» **REQUIRED WORK**
From the entries below, copy every line that holds the word "caption".

Source data:
<<<<
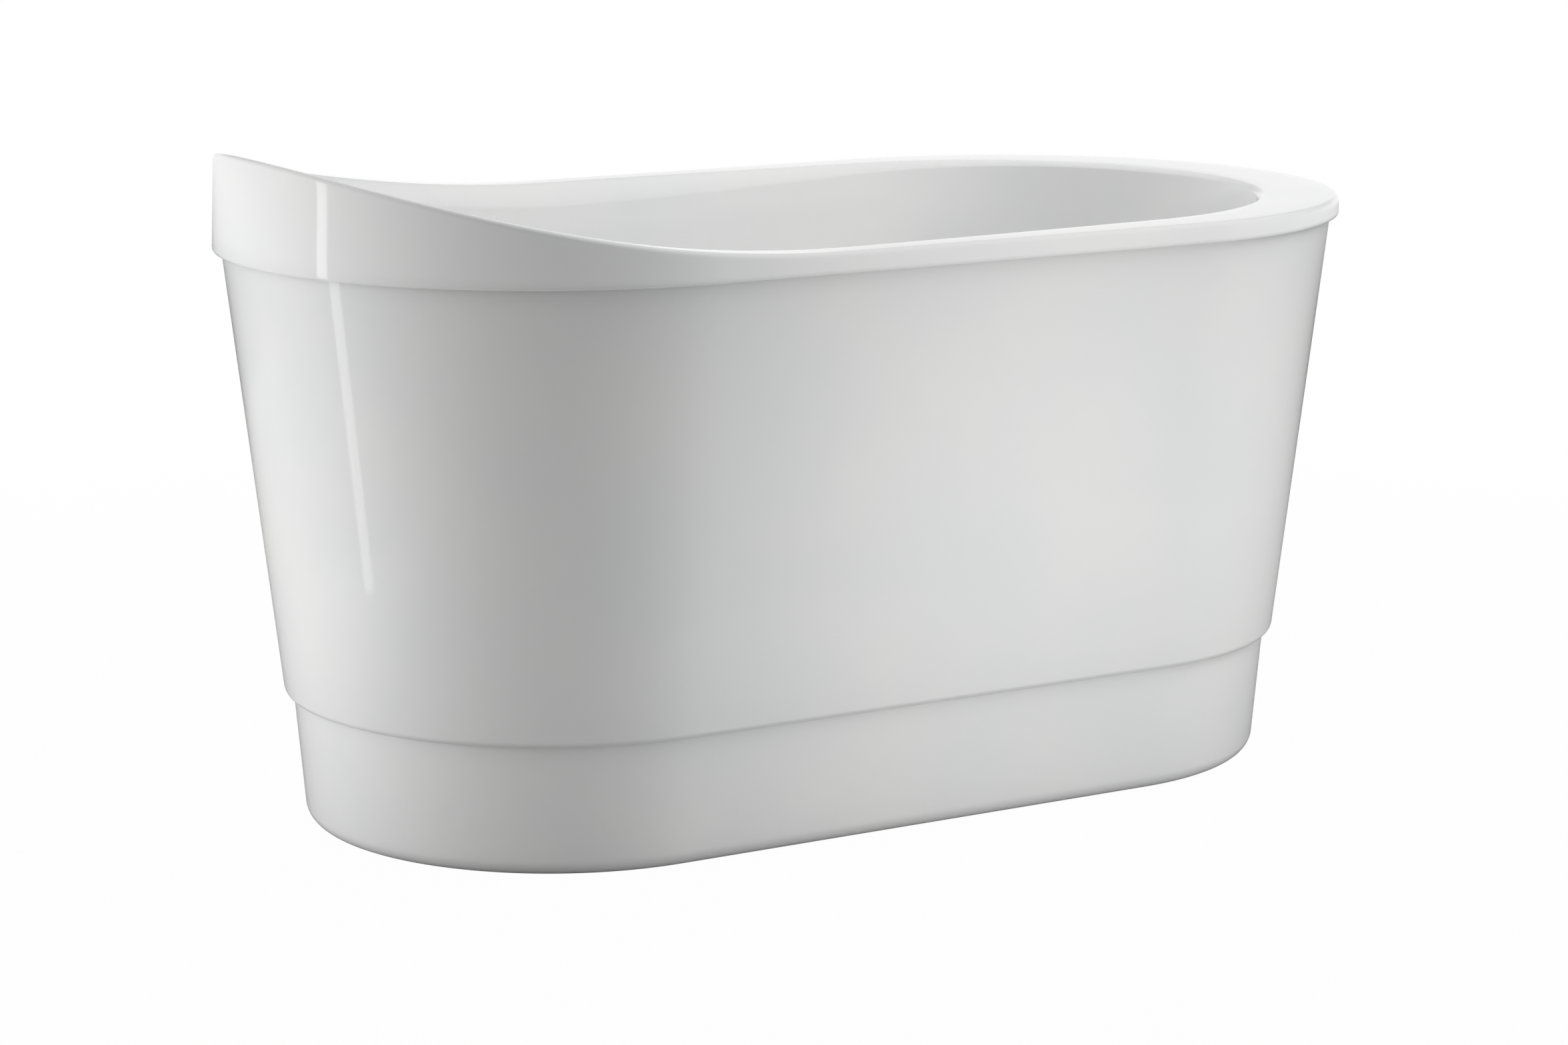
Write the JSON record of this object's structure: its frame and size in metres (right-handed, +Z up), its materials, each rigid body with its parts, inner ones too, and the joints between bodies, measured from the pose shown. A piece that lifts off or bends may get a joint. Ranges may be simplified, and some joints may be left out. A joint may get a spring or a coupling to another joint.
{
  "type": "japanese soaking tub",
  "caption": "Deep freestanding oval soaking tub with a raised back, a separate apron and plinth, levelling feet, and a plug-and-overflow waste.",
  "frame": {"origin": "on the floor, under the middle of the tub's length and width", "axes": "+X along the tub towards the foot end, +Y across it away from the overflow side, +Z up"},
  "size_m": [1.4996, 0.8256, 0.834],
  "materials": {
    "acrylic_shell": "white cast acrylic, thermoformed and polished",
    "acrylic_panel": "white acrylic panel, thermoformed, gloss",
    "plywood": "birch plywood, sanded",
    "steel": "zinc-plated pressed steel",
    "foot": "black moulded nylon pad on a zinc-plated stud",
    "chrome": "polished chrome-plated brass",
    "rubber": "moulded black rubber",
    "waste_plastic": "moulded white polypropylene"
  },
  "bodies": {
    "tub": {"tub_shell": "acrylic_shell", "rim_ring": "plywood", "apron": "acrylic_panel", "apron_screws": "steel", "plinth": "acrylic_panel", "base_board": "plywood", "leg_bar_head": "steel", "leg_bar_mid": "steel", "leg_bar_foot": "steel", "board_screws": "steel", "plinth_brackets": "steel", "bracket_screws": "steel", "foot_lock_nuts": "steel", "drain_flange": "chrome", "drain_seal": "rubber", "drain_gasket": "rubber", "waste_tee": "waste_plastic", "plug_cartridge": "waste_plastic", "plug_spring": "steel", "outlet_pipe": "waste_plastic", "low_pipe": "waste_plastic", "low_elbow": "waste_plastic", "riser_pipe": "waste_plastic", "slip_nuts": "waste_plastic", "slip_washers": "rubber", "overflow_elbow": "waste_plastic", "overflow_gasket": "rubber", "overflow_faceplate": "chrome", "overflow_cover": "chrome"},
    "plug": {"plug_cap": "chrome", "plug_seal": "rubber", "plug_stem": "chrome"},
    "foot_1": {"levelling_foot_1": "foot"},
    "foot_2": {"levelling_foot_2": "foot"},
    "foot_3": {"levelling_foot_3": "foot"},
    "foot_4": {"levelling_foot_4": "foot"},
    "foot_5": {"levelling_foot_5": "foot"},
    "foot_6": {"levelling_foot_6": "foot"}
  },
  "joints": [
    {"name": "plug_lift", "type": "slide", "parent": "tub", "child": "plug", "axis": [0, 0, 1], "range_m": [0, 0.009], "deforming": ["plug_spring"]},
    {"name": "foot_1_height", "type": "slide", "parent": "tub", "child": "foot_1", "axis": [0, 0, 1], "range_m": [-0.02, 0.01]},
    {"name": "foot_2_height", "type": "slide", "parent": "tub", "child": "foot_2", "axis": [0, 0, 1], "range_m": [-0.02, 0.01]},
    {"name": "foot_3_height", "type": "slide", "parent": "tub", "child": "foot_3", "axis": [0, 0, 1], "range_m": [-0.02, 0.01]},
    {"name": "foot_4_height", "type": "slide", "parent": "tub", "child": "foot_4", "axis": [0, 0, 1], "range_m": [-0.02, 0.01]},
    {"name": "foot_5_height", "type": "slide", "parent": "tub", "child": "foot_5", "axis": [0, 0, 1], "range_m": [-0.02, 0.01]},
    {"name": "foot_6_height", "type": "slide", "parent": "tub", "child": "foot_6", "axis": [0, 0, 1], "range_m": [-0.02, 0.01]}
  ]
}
>>>>
<<<<
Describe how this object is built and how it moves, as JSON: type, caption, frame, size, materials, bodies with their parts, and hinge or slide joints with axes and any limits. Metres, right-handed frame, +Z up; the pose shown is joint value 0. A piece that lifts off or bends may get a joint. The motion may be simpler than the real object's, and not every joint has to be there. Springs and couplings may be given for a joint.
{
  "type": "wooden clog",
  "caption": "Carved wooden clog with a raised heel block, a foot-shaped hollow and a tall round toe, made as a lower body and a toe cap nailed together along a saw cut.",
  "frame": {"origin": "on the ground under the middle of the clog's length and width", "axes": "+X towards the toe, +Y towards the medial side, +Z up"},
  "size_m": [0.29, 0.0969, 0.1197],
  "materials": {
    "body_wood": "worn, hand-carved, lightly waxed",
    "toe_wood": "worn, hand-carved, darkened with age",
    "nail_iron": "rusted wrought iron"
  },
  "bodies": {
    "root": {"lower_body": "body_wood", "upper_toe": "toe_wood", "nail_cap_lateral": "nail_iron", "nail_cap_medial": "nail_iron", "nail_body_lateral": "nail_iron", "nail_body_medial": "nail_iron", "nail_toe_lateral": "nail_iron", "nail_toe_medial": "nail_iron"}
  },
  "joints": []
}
>>>>
» **RESULT FOR THIS TASK**
  "caption": "Deep freestanding oval soaking tub with a raised back, a separate apron and plinth, levelling feet, and a plug-and-overflow waste.",
Describe how this object is built and how it moves, as JSON: type, caption, frame, size, materials, bodies with their parts, and hinge or slide joints with axes and any limits. Metres, right-handed frame, +Z up; the pose shown is joint value 0. A piece that lifts off or bends may get a joint. The motion may be simpler than the real object's, and not every joint has to be there. Springs and couplings may be given for a joint.
  "caption": "Carved wooden clog with a raised heel block, a foot-shaped hollow and a tall round toe, made as a lower body and a toe cap nailed together along a saw cut.",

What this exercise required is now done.